The fallout was huge. Thousands of PRD supporters encamped and peacefully blocked one of Mexico City’s main arteries, Reforma Avenue, for two months. AMLO, as Obrador is affectionately known, declared himself the “legitimate President of Mexico” in an alternative inauguration ceremony in the main square. IFE, the Mexican electoral commission, recounted just enough of the votes to declare that “there might have been fraud” but then again possibly not. For the majority of Mexicans immune to the propaganda of the right-wing media, the Left was robbed and the powerful interests on both sides of the border got the US stooge they were hoping for.

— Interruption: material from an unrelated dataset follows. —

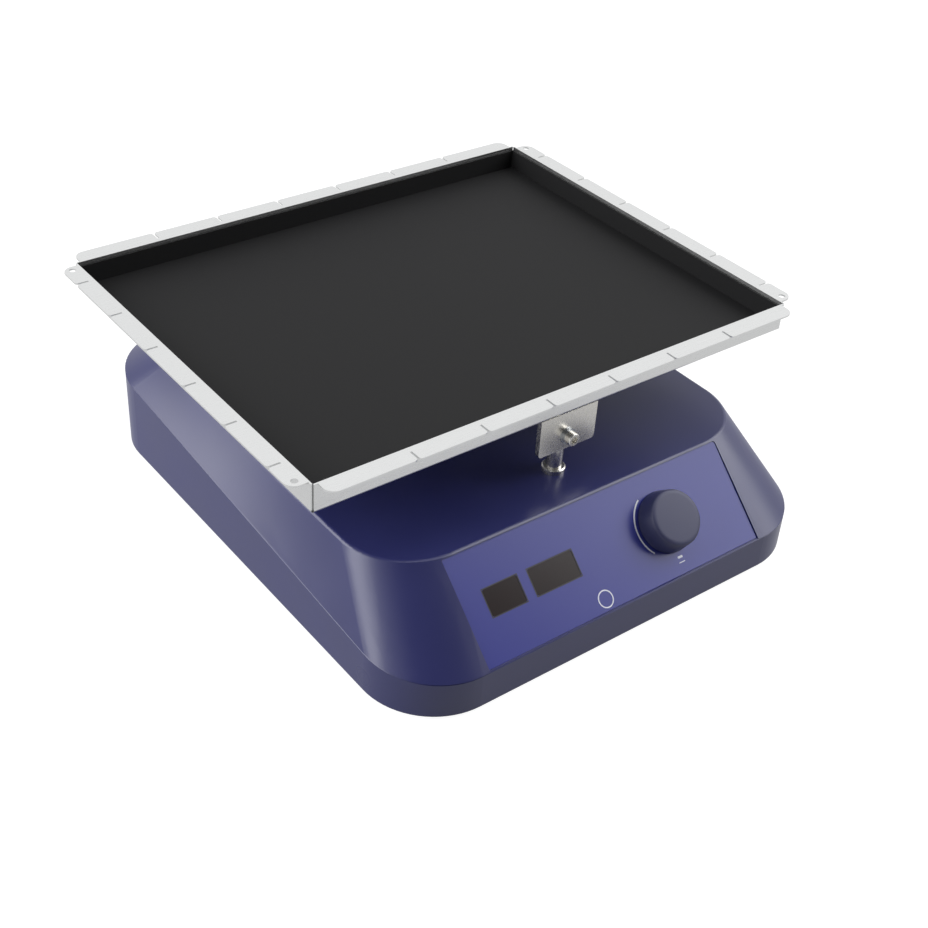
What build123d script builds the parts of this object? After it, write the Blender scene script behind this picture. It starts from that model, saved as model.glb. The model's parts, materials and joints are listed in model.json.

AMLO will certainly run again next year, but whether it be with the PRD, a further-left party, or as an independent candidate is not yet known. Since 2006 the PRD has been split between AMLO’s faction and a more “centrist” group headed by current Mexico City mayor Marcelo Ebrard who is popular in his own right. The deal is that whoever looks strongest heading into 2012 will be candidate, but if AMLO does not run for the PRD, the “Left vote” will essentially be split in two.

While AMLO retains substantial popular support (far more than the Mexican media would have you believe), the endless mass protests and repeated berating of Calderon in 2006 turned a large number of sympathetic middle-class voters against him, especially when they found Mexico City’s financial and business district taken over by the blue-collar majority they generally try to avoid. Overall, the likelihood of Mexico going the way of the Left and joining the push for Latin American integration as opposed to neo-colonial dependence is slim for the foreseeable future.

Many things could change in the next year, but the prevailing sentiment as a crucial election nears is that so critically has the PAN misjudged the wisdom of the “Drug War”, and failed to cater to the needs of a struggling population, that the dark old days of the PRI don’t seem so bad right now.